Converts this string to uppercase. Unless you specify the locale parameter, the current system locale will be used.

>>> bistr('hello world').upper()
bistr('hello world', 'HELLO WORLD', Alignment.identity(11))
>>> bistr('i').upper('en_US')
bistr('i', 'I')
>>> bistr('i').upper('tr_TR')
bistr('i', 'İ')

Return type: bistr

title(locale=None)

Converts this string to title case. Unless you specify the locale parameter, the current system locale will be used.

>>> bistr('hello world').title()
bistr('hello world', 'Hello World', Alignment.identity(11))
>>> bistr('istanbul').title('en_US')
bistr('istanbul', 'Istanbul', Alignment.identity(8))
>>> bistr('istanbul').title('tr_TR')
bistr('istanbul', 'İstanbul', Alignment.identity(8))

Return type: bistr

capitalize(locale=None)

Capitalize the first character of this string, and lowercase the rest. Unless you specify the locale parameter, the current system locale will be used.

>>> bistr('hello WORLD').capitalize()
bistr('hello WORLD', 'Hello world', Alignment.identity(11))
>>> bistr('ἴΣ').capitalize('el_GR')
bistr('ἴΣ', 'Ἴς', Alignment.identity(2))

Return type: bistr

swapcase(locale=None)

Swap the case of every letter in this string. Unless you specify the locale parameter, the current system locale will be used.

>>> bistr('hello WORLD').swapcase()
bistr('hello WORLD', 'HELLO world', Alignment.identity(11))

Some Unicode characters, such as title-case ligatures and digraphs, don’t have a case-swapped equivalent:

>>> bistr('ǈepòta').swapcase('hr_HR')
bistr('ǈepòta', 'ǈEPÒTA', Alignment.identity(6))

In these cases, compatibilty normalization may help:

>>> s = bistr('ǈepòta')
>>> s = s.normalize('NFKC')
>>> s = s.swapcase('hr_HR')
>>> print(s)
('ǈepòta' ⇋ 'lJEPÒTA')

Return type: bistr

expandtabs(tabsize=8)

Like str.expandtabs(), replaces tab (\t) characters with spaces to align on multiples of tabsize.

Return type: bistr

replace(old, new, count=None)

Like str.replace(), replaces occurrences of old with new.

Return type: bistr

sub(regex, repl)

Like re.sub(), replaces all matches of regex with the replacement repl.

Parameters

regex (Union[str, Pattern[str]]) – The regex to match.
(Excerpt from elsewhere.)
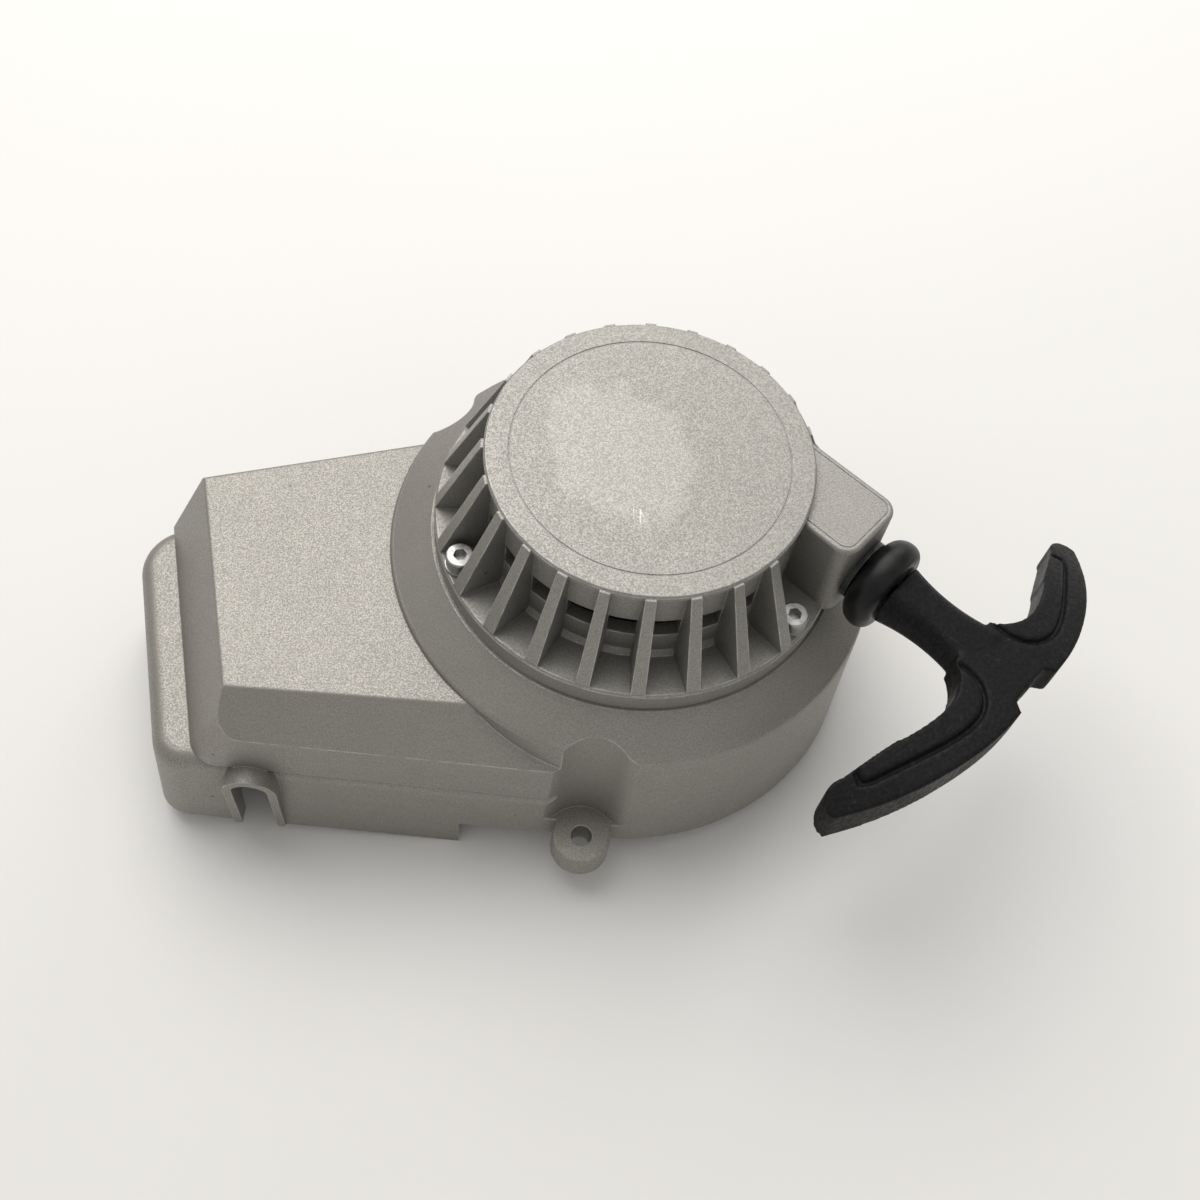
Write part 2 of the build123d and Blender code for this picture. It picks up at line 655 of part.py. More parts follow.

Can be a string pattern or a compiled regex.
repl (Union[str, Callable[[Match[str]], str]]) – The replacement to use. Can be a string, which is interpreted as in re.Match.expand(), or a callable, which will receive each match and return the replacement string.

Return type

bistr

strip(chars=None)

Like str.strip(), removes leading and trailing characters (whitespace by default).

Return type: bistr

lstrip(chars=None)

Like str.lstrip(), removes leading characters (whitespace by default).

Return type: bistr

rstrip(chars=None)

Like str.rstrip(), removes trailing characters (whitespace by default).

Return type: bistr

normalize(form)

Like unicodedata.normalize(), applies a Unicode normalization form. The choices for form are:

'NFC': Canonical Composition
'NFKC': Compatibility Composition
'NFD': Canonical Decomposition
'NFKD': Compatibilty Decomposition

Return type: bistr